━━━ Data section ━━━

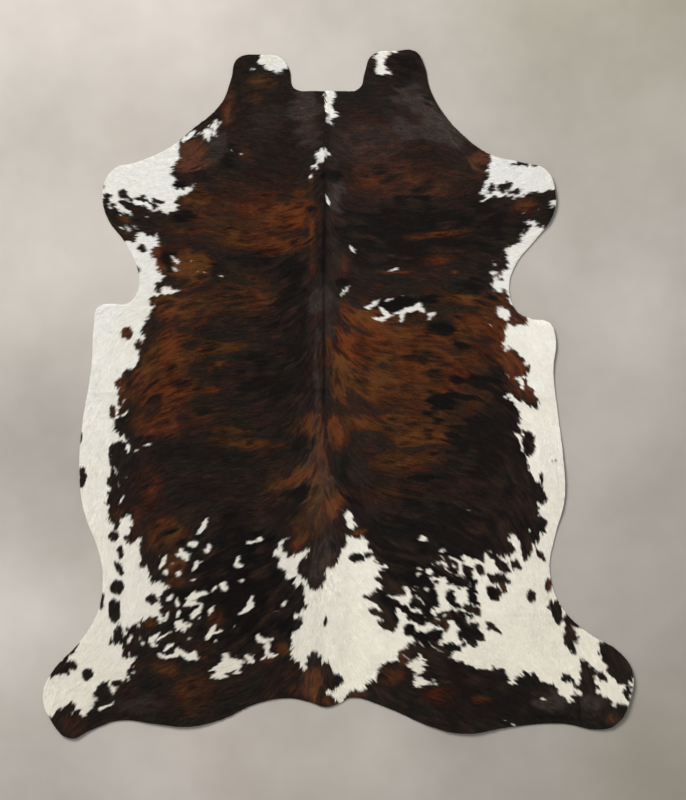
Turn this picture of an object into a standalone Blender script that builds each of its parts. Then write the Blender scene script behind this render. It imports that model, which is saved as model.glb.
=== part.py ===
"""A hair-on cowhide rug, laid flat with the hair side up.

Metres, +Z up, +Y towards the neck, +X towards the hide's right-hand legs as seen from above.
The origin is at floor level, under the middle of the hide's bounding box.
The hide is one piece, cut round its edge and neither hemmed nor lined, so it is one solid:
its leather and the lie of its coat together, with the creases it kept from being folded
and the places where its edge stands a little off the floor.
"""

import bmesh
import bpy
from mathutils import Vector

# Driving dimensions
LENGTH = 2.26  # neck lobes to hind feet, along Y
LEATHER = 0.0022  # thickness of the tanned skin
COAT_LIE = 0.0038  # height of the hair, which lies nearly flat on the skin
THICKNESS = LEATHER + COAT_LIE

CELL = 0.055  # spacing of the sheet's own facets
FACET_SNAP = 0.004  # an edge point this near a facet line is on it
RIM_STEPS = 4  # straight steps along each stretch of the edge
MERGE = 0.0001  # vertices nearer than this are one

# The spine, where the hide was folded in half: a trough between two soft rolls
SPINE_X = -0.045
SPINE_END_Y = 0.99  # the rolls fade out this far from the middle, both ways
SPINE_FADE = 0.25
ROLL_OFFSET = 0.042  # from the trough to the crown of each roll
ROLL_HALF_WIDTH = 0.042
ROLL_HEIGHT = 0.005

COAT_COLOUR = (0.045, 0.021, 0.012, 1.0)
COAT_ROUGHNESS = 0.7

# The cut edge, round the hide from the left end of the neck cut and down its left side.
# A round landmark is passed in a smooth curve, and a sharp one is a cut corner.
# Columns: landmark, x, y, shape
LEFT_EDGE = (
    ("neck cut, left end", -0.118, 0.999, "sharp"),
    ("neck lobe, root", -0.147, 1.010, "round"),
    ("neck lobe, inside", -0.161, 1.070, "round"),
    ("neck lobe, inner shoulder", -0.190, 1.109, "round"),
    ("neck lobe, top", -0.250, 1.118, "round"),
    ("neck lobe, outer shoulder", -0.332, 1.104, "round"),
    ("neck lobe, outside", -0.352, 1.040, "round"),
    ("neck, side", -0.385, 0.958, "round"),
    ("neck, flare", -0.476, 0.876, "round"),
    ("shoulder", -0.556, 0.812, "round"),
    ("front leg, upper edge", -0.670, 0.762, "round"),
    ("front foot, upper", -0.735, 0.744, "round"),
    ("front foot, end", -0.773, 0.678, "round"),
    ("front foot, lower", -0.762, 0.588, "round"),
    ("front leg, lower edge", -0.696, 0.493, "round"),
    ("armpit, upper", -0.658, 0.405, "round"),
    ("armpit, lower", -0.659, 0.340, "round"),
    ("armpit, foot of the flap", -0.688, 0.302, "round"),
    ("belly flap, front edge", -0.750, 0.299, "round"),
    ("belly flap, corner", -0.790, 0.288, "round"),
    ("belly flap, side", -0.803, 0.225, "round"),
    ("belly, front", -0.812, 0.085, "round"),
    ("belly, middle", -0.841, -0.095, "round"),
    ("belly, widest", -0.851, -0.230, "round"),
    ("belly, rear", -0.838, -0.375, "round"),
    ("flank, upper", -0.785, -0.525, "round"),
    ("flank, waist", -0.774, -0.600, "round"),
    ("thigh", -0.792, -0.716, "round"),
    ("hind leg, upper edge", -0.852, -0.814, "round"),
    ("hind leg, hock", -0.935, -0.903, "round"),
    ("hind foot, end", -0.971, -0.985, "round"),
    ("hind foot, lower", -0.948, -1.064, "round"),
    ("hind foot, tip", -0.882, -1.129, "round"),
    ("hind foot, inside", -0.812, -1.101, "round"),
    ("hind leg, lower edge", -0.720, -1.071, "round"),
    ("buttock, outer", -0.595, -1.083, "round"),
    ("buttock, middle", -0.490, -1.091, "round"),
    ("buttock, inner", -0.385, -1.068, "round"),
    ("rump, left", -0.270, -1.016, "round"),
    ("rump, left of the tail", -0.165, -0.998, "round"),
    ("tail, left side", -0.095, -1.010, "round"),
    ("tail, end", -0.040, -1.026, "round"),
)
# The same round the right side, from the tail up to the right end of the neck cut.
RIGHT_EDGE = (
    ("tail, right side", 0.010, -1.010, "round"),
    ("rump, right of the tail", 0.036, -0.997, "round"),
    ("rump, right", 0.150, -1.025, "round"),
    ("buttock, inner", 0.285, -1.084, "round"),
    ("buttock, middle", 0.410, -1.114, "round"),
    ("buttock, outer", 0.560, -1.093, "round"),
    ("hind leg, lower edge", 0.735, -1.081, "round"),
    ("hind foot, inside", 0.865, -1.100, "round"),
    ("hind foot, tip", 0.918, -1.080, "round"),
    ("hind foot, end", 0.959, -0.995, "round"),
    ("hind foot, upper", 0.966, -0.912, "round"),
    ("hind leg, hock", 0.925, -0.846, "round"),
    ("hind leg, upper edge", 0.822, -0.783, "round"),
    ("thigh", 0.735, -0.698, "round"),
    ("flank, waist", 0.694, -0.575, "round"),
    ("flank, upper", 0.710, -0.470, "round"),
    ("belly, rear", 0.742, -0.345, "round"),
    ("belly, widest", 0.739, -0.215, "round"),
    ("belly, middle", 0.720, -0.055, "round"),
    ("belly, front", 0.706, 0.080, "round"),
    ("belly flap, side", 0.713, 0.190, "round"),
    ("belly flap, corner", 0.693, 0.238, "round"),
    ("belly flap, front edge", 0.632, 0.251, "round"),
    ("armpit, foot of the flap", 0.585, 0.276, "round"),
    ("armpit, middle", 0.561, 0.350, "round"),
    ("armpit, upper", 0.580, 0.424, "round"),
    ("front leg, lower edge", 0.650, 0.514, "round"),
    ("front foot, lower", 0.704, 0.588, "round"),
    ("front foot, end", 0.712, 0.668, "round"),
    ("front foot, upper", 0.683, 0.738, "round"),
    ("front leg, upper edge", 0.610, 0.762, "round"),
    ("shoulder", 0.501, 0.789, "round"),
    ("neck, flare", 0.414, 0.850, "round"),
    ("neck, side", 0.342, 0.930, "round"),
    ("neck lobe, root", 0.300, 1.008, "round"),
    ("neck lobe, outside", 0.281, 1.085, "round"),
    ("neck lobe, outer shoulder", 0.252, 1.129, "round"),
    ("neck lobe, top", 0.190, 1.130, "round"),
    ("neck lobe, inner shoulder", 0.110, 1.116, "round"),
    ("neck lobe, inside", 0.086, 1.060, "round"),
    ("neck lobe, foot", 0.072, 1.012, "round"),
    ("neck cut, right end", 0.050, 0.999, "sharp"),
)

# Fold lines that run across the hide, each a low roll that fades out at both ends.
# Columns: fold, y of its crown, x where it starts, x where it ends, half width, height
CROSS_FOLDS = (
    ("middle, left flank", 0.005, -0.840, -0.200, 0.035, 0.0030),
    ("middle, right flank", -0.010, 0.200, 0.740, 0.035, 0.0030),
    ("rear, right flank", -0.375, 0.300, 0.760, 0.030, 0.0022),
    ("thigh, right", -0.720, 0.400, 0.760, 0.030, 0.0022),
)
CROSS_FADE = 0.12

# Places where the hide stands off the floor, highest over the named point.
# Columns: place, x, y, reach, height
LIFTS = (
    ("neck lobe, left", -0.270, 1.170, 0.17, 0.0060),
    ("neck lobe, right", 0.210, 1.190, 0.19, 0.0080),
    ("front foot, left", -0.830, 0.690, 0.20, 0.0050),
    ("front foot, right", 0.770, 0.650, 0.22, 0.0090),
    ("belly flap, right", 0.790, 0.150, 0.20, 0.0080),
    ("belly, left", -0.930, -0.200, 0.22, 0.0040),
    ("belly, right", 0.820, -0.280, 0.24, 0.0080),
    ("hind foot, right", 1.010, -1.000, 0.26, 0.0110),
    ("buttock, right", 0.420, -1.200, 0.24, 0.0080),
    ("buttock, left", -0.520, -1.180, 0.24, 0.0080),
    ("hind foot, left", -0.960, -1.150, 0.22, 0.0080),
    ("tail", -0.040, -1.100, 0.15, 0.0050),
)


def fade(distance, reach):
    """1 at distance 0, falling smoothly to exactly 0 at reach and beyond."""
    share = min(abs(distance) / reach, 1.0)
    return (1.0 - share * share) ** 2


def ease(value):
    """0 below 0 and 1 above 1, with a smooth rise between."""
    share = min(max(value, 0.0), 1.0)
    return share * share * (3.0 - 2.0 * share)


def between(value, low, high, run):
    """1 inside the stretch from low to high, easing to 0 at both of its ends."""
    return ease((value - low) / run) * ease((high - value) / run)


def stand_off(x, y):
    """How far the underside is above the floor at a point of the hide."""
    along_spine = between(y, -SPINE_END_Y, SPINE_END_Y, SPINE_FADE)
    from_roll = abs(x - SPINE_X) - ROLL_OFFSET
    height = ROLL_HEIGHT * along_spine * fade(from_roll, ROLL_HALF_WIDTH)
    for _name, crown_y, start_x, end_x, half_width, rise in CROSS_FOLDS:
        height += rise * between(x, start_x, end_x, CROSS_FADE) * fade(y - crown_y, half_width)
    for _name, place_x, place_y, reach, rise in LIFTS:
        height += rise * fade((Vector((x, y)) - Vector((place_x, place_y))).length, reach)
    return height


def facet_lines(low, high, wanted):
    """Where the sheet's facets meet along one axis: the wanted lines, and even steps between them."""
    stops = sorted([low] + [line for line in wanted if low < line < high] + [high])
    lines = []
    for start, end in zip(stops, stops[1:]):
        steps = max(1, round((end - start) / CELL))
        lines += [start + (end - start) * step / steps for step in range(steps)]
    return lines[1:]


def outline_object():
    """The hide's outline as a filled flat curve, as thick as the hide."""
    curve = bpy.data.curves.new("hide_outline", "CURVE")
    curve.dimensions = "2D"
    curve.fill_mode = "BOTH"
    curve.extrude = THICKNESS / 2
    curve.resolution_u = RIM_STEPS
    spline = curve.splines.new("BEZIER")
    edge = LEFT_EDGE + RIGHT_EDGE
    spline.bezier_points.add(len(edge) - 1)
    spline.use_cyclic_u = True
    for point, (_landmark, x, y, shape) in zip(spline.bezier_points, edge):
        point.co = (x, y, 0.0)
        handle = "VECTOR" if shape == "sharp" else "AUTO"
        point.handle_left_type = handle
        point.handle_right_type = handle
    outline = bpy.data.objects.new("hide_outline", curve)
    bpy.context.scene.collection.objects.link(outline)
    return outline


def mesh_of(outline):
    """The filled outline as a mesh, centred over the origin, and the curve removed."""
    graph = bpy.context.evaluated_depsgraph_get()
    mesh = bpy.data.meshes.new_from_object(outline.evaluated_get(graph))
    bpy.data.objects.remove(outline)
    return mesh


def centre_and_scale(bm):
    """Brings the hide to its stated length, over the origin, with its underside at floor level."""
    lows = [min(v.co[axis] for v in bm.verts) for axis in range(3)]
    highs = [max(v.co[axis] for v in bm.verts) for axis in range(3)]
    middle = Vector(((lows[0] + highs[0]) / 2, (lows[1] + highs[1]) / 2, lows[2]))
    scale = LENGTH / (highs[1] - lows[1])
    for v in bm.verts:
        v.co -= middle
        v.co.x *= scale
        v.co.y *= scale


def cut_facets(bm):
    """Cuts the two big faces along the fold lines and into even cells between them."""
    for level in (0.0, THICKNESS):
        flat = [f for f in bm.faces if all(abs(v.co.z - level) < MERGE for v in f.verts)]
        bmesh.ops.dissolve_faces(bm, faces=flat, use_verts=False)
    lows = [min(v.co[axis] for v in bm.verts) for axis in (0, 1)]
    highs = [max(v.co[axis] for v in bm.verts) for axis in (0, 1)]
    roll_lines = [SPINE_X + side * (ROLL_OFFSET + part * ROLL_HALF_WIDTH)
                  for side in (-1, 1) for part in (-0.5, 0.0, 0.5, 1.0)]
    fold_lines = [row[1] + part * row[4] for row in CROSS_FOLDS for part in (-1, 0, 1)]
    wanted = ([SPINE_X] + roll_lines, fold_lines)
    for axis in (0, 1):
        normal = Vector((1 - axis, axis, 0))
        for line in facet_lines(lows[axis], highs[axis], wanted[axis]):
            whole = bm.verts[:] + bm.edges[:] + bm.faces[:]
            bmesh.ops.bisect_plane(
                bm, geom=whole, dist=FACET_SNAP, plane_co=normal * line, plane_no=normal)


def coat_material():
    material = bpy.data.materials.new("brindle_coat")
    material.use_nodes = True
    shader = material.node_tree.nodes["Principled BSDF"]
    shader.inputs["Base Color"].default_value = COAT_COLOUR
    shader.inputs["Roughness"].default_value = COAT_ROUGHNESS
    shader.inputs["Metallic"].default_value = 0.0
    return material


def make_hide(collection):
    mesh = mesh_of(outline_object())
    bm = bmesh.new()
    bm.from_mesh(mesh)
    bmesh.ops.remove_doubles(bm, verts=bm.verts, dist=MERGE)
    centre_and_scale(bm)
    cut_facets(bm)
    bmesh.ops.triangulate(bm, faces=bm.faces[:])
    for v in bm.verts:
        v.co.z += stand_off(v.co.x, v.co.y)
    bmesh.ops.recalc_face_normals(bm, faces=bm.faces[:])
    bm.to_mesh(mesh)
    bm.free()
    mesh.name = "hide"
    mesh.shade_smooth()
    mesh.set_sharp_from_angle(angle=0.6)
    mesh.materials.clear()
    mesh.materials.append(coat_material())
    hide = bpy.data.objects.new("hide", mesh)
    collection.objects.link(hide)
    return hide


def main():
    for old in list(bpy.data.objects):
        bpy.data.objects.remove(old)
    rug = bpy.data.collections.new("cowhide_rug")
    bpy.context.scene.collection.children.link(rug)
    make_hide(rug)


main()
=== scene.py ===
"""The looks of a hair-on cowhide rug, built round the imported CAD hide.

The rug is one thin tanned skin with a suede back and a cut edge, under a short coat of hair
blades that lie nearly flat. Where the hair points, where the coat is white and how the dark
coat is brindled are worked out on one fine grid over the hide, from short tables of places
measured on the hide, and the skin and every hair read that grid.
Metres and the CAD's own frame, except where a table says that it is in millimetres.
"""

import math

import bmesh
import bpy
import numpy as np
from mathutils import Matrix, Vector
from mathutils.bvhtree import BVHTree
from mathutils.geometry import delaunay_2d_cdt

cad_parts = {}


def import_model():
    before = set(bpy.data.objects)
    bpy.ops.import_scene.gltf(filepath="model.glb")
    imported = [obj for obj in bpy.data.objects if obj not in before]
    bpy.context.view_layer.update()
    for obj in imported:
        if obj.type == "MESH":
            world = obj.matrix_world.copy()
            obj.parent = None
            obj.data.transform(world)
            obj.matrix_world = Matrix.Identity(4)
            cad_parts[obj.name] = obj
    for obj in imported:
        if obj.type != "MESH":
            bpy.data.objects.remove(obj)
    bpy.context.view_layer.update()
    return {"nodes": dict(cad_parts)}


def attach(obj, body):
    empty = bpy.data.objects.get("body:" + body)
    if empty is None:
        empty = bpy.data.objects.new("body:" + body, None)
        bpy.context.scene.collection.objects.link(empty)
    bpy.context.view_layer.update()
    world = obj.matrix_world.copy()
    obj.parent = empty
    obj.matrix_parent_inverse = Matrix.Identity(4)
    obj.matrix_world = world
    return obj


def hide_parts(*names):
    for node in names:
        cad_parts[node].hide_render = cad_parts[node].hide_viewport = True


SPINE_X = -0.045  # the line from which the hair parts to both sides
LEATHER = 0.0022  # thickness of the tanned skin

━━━

Challenge >>
Pull out every line in the data above that has the word "which".

Full output >>
Turn this picture of an object into a standalone Blender script that builds each of its parts. Then write the Blender scene script behind this render. It imports that model, which is saved as model.glb.
COAT_LIE = 0.0038  # height of the hair, which lies nearly flat on the skin
SPINE_X = -0.045  # the line from which the hair parts to both sides